───── Data
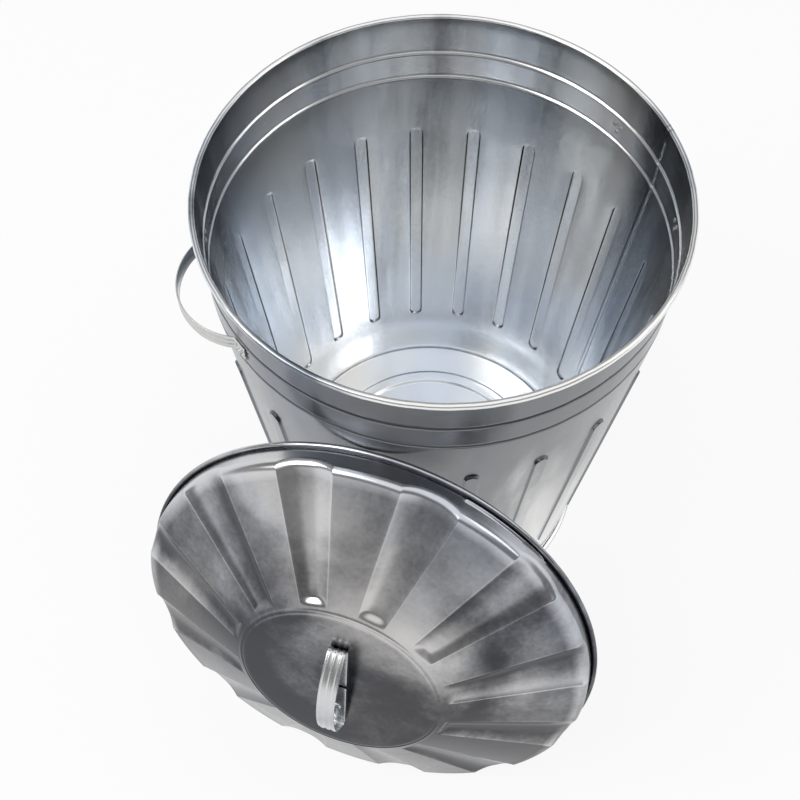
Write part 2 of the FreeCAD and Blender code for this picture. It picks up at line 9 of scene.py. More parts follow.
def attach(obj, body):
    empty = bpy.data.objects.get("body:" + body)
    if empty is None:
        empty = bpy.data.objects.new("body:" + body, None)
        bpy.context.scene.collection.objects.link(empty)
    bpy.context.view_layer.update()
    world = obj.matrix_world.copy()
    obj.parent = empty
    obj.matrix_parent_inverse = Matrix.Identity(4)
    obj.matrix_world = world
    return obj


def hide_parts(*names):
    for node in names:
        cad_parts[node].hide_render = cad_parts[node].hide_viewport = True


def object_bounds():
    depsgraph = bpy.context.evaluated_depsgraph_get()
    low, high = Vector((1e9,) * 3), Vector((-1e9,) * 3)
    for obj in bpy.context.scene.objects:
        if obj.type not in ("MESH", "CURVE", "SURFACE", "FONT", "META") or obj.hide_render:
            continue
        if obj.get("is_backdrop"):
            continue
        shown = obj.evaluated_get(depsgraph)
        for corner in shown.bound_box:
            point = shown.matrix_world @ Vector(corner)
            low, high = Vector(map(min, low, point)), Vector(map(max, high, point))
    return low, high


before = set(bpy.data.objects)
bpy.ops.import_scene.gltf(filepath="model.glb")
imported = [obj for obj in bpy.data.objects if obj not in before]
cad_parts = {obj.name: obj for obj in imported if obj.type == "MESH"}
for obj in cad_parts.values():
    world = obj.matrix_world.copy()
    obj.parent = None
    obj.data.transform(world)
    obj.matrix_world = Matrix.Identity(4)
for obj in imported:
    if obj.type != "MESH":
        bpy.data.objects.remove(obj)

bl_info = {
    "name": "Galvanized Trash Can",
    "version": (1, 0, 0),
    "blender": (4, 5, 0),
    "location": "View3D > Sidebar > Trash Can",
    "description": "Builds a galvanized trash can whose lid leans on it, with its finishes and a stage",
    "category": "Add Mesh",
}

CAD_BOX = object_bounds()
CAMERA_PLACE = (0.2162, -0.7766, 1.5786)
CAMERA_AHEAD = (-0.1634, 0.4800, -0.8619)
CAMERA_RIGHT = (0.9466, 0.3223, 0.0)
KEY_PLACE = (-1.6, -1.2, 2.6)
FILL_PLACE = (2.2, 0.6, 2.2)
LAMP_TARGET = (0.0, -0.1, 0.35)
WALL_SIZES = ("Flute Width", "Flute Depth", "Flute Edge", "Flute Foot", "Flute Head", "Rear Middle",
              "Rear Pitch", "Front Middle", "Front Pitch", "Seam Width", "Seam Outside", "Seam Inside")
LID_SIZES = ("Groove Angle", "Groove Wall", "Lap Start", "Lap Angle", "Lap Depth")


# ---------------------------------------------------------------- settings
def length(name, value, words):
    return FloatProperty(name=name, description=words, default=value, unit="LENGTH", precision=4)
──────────
◆ Directive: Transcribe word for word the lines from the one holding "if empty is" through the one holding "obj.parent = empty". Include both, and add nothing.

◆ Written answer:
    if empty is None:
        empty = bpy.data.objects.new("body:" + body, None)
        bpy.context.scene.collection.objects.link(empty)
    bpy.context.view_layer.update()
    world = obj.matrix_world.copy()
    obj.parent = empty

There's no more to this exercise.